-- Start --

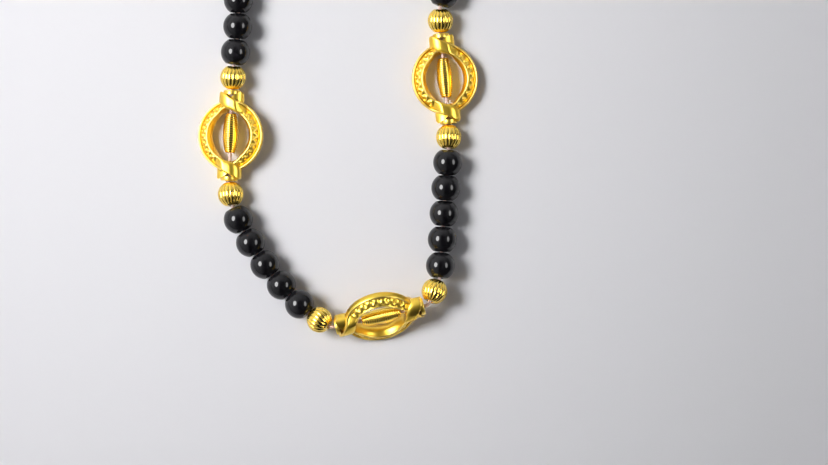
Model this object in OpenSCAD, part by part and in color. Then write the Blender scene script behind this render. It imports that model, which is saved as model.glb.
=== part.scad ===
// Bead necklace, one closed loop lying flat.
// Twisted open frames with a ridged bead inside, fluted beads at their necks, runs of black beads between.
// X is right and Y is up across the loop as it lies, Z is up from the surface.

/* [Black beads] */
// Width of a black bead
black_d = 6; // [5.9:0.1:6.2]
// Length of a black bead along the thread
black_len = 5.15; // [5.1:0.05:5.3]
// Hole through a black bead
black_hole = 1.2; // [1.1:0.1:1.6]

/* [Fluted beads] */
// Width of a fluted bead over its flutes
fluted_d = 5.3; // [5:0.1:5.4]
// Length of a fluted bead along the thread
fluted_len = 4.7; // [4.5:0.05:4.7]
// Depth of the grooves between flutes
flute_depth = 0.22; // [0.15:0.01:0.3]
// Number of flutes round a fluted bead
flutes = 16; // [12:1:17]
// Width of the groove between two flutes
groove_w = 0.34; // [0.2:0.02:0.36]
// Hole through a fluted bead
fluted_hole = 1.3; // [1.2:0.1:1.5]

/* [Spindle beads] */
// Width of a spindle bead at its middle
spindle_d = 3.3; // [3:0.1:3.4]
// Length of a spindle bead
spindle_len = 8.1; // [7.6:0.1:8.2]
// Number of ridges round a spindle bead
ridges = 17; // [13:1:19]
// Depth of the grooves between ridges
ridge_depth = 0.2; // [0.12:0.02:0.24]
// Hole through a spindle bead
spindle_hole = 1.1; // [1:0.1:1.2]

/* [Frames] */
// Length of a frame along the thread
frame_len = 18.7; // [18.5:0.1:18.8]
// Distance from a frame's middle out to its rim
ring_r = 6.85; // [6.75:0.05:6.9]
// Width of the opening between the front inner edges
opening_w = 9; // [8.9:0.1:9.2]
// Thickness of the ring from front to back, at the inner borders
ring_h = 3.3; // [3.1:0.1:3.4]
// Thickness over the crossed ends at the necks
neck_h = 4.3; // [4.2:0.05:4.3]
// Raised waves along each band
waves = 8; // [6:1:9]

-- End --

Write out the entire listing exactly.

# Task result
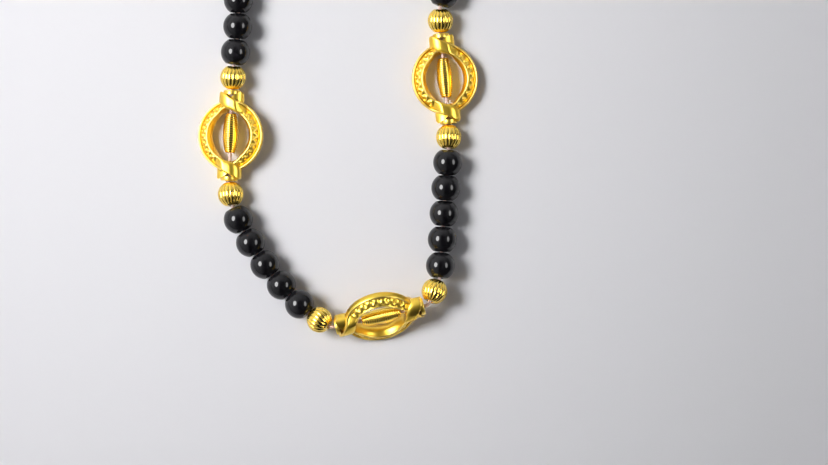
Model this object in OpenSCAD, part by part and in color. Then write the Blender scene script behind this render. It imports that model, which is saved as model.glb.
=== part.scad ===
// Bead necklace, one closed loop lying flat.
// Twisted open frames with a ridged bead inside, fluted beads at their necks, runs of black beads between.
// X is right and Y is up across the loop as it lies, Z is up from the surface.

/* [Black beads] */
// Width of a black bead
black_d = 6; // [5.9:0.1:6.2]
// Length of a black bead along the thread
black_len = 5.15; // [5.1:0.05:5.3]
// Hole through a black bead
black_hole = 1.2; // [1.1:0.1:1.6]

/* [Fluted beads] */
// Width of a fluted bead over its flutes
fluted_d = 5.3; // [5:0.1:5.4]
// Length of a fluted bead along the thread
fluted_len = 4.7; // [4.5:0.05:4.7]
// Depth of the grooves between flutes
flute_depth = 0.22; // [0.15:0.01:0.3]
// Number of flutes round a fluted bead
flutes = 16; // [12:1:17]
// Width of the groove between two flutes
groove_w = 0.34; // [0.2:0.02:0.36]
// Hole through a fluted bead
fluted_hole = 1.3; // [1.2:0.1:1.5]

/* [Spindle beads] */
// Width of a spindle bead at its middle
spindle_d = 3.3; // [3:0.1:3.4]
// Length of a spindle bead
spindle_len = 8.1; // [7.6:0.1:8.2]
// Number of ridges round a spindle bead
ridges = 17; // [13:1:19]
// Depth of the grooves between ridges
ridge_depth = 0.2; // [0.12:0.02:0.24]
// Hole through a spindle bead
spindle_hole = 1.1; // [1:0.1:1.2]

/* [Frames] */
// Length of a frame along the thread
frame_len = 18.7; // [18.5:0.1:18.8]
// Distance from a frame's middle out to its rim
ring_r = 6.85; // [6.75:0.05:6.9]
// Width of the opening between the front inner edges
opening_w = 9; // [8.9:0.1:9.2]
// Thickness of the ring from front to back, at the inner borders
ring_h = 3.3; // [3.1:0.1:3.4]
// Thickness over the crossed ends at the necks
neck_h = 4.3; // [4.2:0.05:4.3]
// Raised waves along each band
waves = 8; // [6:1:9]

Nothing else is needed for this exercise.